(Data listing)

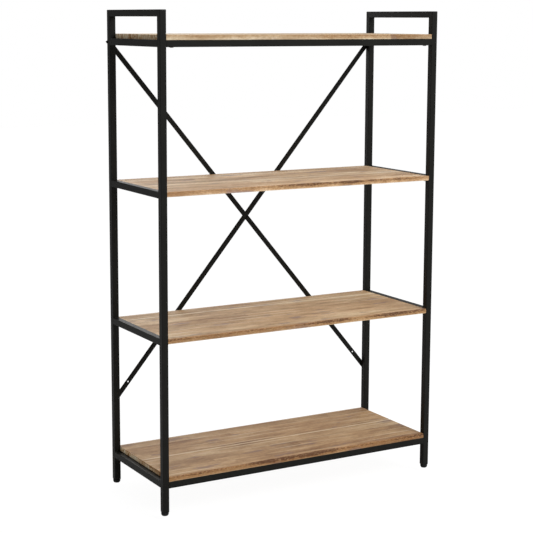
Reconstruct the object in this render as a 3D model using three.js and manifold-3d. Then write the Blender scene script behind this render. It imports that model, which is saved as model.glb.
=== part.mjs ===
// Open bookcase: two welded end frames of square steel tube, long rails at the top and bottom shelf,
// four solid wood boards, a pair of flat-bar cross braces on the back and four screw-in levelling feet.
// Millimetres, +X to the right, +Y to the back, +Z up, origin on the floor under the middle of the object.
import * as THREE from "three";
import { mergeVertices } from "three/addons/utils/BufferGeometryUtils.js";
import Module from "manifold-3d";

const wasm = await Module();
wasm.setup();

// Frame
const WIDTH = 1000; // over the posts
const DEPTH = 385; // over the posts
const TUBE = 20; // square tube of posts and rails
const WALL = 1.2;
const CORNER = 2; // outer corner radius of the tube
const LEAST_CORNER = 0.5; // inner corners and plugs
const FRAME_TOP = 1540; // top of the end frames
const POST_BOTTOM = 12.6;
const BOTTOM_LEVEL = 87; // underside of the rails of the bottom shelf
const LEVEL_PITCH = 448; // from one shelf's rails to the next
const GAP = 0.3; // between pieces that touch
const MITRE_GAP = 1.5 * GAP; // off each end of the top rails, for a joint of about GAP across the mitre

// Boards
const BOARD_THICKNESS = 15;
const BOARD_DEPTH = 380;
const BOARD_END_GAP = 0.5;
const INSET_BOARD_LIFT = 4.5; // underside of a middle board above its rails' underside
const LEDGE_WIDTH = 25;
const LEDGE_THICKNESS = 2;
const LEDGE_HOLE_RADIUS = 2.4;
const LEDGE_HOLE_INSET = 70; // from the ledge's ends

// Long rails are pushed over spigots and locked by one bolt from below at each end
const SPIGOT_LENGTH = 40;
const SPIGOT_WALL = 3;
const BOLT_INSET = 22; // from the post's inner face
const BOLT_RADIUS = 3; // M6
const BOLT_HEAD_RADIUS = 6.75;
const BOLT_HEAD_HEIGHT = 2.4;
const BOLT_LENGTH = 12;
const BOLT_SOCKET_WIDTH = 4; // across flats

// Cross braces
const BRACE_WIDTH = 15;
const BRACE_THICKNESS = 2.5;
const BRACE_TOP_SCREW = 1436;
const BRACE_LOW_SCREW = 273;
const BRACE_TOP_MARGIN = 13; // bar beyond the screw
const BRACE_LOW_MARGIN = 8;
const BRACE_SPARE_HOLE = 77; // from the low screw, along the bar
const BRACE_HOLE_RADIUS = 3;
const BOW_STEPS = 24; // straight stretches in the bowed brace
const SCREW_RADIUS = 2.5; // M5
const SCREW_HEAD_RADIUS = 4.75;
const SCREW_HEAD_HEIGHT = 2.75;
const SCREW_LENGTH = 14;
const SCREW_SOCKET_WIDTH = 3;

// Levelling feet
const PAD_RADIUS = 12;
const PAD_FLOOR_RADIUS = 7.5;
const PAD_HEIGHT = 10.5;
const PAD_BORE_DEPTH = 6.5;
const STUD_RADIUS = 4; // M8
const STUD_LENGTH = 34;
const PLUG_FLANGE = 1.5;
const PLUG_DEPTH = 18;

const LEFT = -1;
const RIGHT = 1;
const FRONT = -1;
const BACK = 1;
const levels = {
  bottom: BOTTOM_LEVEL,
  lower: BOTTOM_LEVEL + LEVEL_PITCH,
  upper: BOTTOM_LEVEL + 2 * LEVEL_PITCH,
  top: BOTTOM_LEVEL + 3 * LEVEL_PITCH,
};
const sides = { left: LEFT, right: RIGHT };
const faces = { front: FRONT, back: BACK };
const postX = WIDTH / 2 - TUBE / 2;
const postY = DEPTH / 2 - TUBE / 2;

// The feet stand out at the front and the brace screws at the back: shift all so that the box is centred.
const proudBack = GAP + BRACE_THICKNESS + GAP + SCREW_HEAD_HEIGHT;
const proudFront = PAD_RADIUS - TUBE / 2;
const CENTRE_SHIFT = (proudFront - proudBack) / 2;

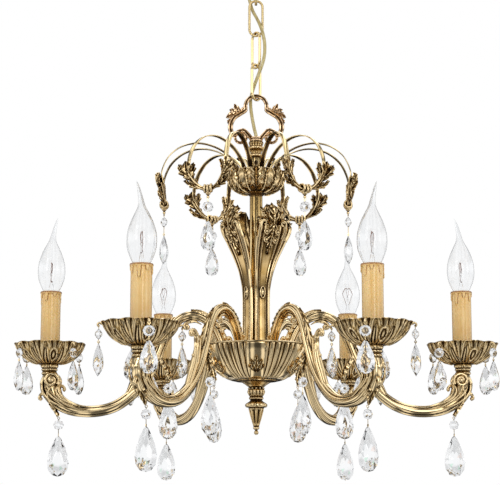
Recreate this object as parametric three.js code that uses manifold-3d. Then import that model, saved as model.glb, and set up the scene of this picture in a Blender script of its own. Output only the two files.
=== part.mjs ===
// Six-arm brass chandelier with crystal drops, hung from a ceiling hook by a short chain.
// Millimetres, +Z up. The origin is the centre of the ceiling plate's top face.
import * as THREE from 'three';
import { mergeVertices } from 'three/addons/utils/BufferGeometryUtils.js';
import Module from 'manifold-3d';

const wasm = await Module();
wasm.setup();

// ---------------------------------------------------------------- driving dimensions
const DROP = 495;               // ceiling to the tops of the candle sleeves
const GAP = 0.3;                // clearance between pieces that touch
const CHAIN_GAP = 0.6;          // clearance between one link and the next
const ARM_COUNT = 6;
const ARM_RADIUS = 264;         // candle axis to chandelier axis
const ARM_TUBE_RADIUS = 6.6;
const PAN_RADIUS = 45;
const PAN_TOP = -67.5;          // heights below are measured from the candle-sleeve tops
const PAN_BOTTOM = -93;
const PAN_FLOOR = -90.5;       // inside face of the pan, where the sleeve and holder stand
const SLEEVE_RADIUS = 12.65;
const SLEEVE_BORE = 11.4;
const HOLDER_RADIUS = 10.6;
const HOLDER_BORE = 7.4;
const CAP_RADIUS = 6.9;         // small Edison screw cap
const BULB_RADIUS = 17.5;
const BULB_TIP = 97;
const BULB_TIP_OFFSET = 7;
const PENDANT_RADIUS = 251;     // hanging point at the arm's heel to chandelier axis
const LINK_LENGTH = 51.6;
const LINK_WIDTH = 21;
const LINK_WIRE = 3.6;
const LOOP_WIRE = 5.2;
const EYE_RADIUS = 7.5;         // ceiling eye, to the middle of its wire
const EYE_WIRE_RADIUS = 2.5;
const CABLE_RADIUS = 2.2;
const UPPER_TUBE_RADIUS = 5.75;
const CENTRE_TUBE_RADIUS = 8.3;
const BOWL_FLOOR = -96.3;
const BOWL_BOTTOM = -115;
const CROWN_FLOOR = 133.6;
const CROWN_BOTTOM = 131;
const COLLAR_TOP = 198;
const COLLAR_BOTTOM = 178;
const LEAF_COUNT = 4;
const LEAF_TURN = THREE.MathUtils.degToRad(33);
const RIBBON_TURN = THREE.MathUtils.degToRad(12.5);
const LINK_TURNS = [52, -56, 0, 90];   // degrees about Z, from the loop up to the ceiling eye

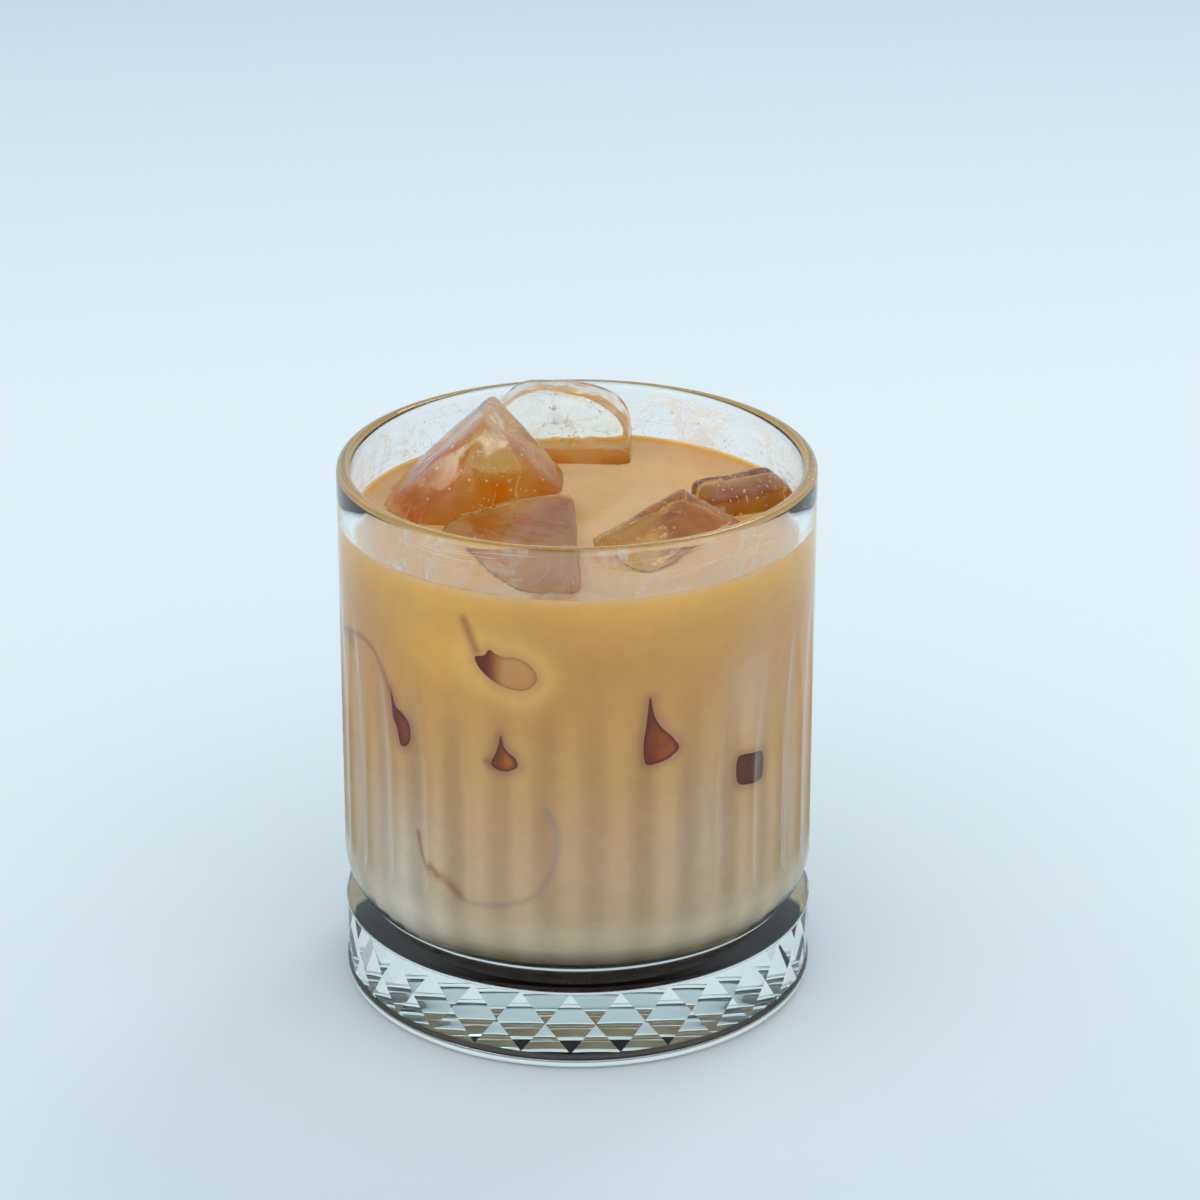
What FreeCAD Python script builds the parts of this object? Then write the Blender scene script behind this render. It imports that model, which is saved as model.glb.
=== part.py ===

§ What the task requires
Only the lines from the one holding "What FreeCAD Python" through the end of the listing should be given again, exactly and with both ends included.

§ The reply
What FreeCAD Python script builds the parts of this object? Then write the Blender scene script behind this render. It imports that model, which is saved as model.glb.
=== part.py ===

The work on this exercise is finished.